The opinion of the court was delivered by: WALSH
This matter comes before the Court on defendants' motion to vacate the Order of October 16, 1963, and enter an order granting judgment to either plaintiffs or defendants, or to certify that Order to the United States Court of Appeals for the District of Columbia Circuit for review under 28 U.S.C.A. § 1292(b).
The Order of October 16, 1963, remanded the case to the Zoning Commission of the District of Columbia for findings of fact to support the Commission's denial of plaintiffs' petition for the commercial zoning of property located at the northwest corner of Bowen Road and 46th Street, S.E., and adjoining lots at 4510 Bowen Road, S.E.
This Court so ordered due to the fact that no reasons were stated by the Commission for its denial of the rezoning petition. A further confusing factor was the initial report by the Zoning Advisory Council prior to the 1958 hearing which offered no objection to the proposed rezoning. However, the Zoning Commission did not accept the recommendation of the Council and summarily rejected the plaintiffs' petition.
Subsequent thereto, the case came on for hearing and in 1961 Judge Alexander Holtzoff of the United States District Court for the District of Columbia remanded the case for a hearing de novo in that a person not a member of the Zoning Commission had sat on the panel when the petition was considered in 1958.

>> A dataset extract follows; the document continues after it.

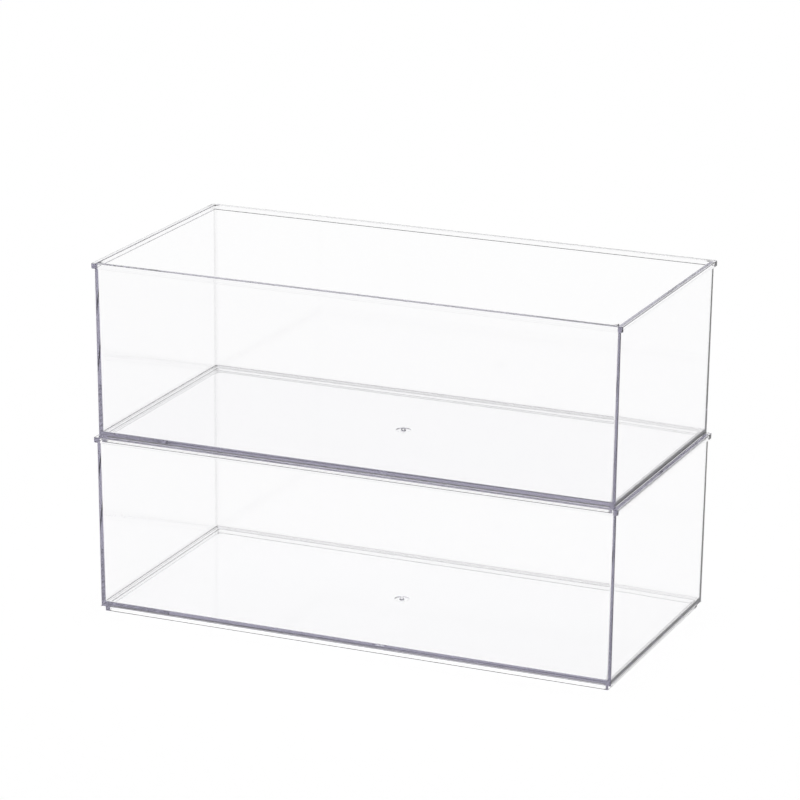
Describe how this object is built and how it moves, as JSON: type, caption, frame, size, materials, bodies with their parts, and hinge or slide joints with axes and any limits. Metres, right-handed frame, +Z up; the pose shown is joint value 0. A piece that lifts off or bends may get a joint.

Prior to the new hearing, the Zoning Advisory Council submitted an amended report, which set forth the earlier recommendation, but then changed the recommendation and stated that the best use of all improved properties under consideration 'is continued use for single family occupancy.' However, in an apparent inconsistency, the new report further stated that the unimproved adjoining property, also under consideration and owned by plaintiffs, was suitable for either a small office building or low density apartment, and offered no objection to an R-5-A classification for the unimproved property.
The Zoning Commission again summarily denied the petition without stating any reasons and a complaint for a mandatory injunction was filed. This Court was then faced with the improbable task of ascertaining whether the action by the Zoning Commission was justified or was arbitrary.
This Court was of the opinion that with the record in this confused state, a statement of the rationale for the denial of plaintiffs' petition would clarify the situation and assist the court in arriving at a determination, relying in part on Robey v. Schwab, 113 U.S.App.D.C. 241, 307 F.2d 198, 202 (1962).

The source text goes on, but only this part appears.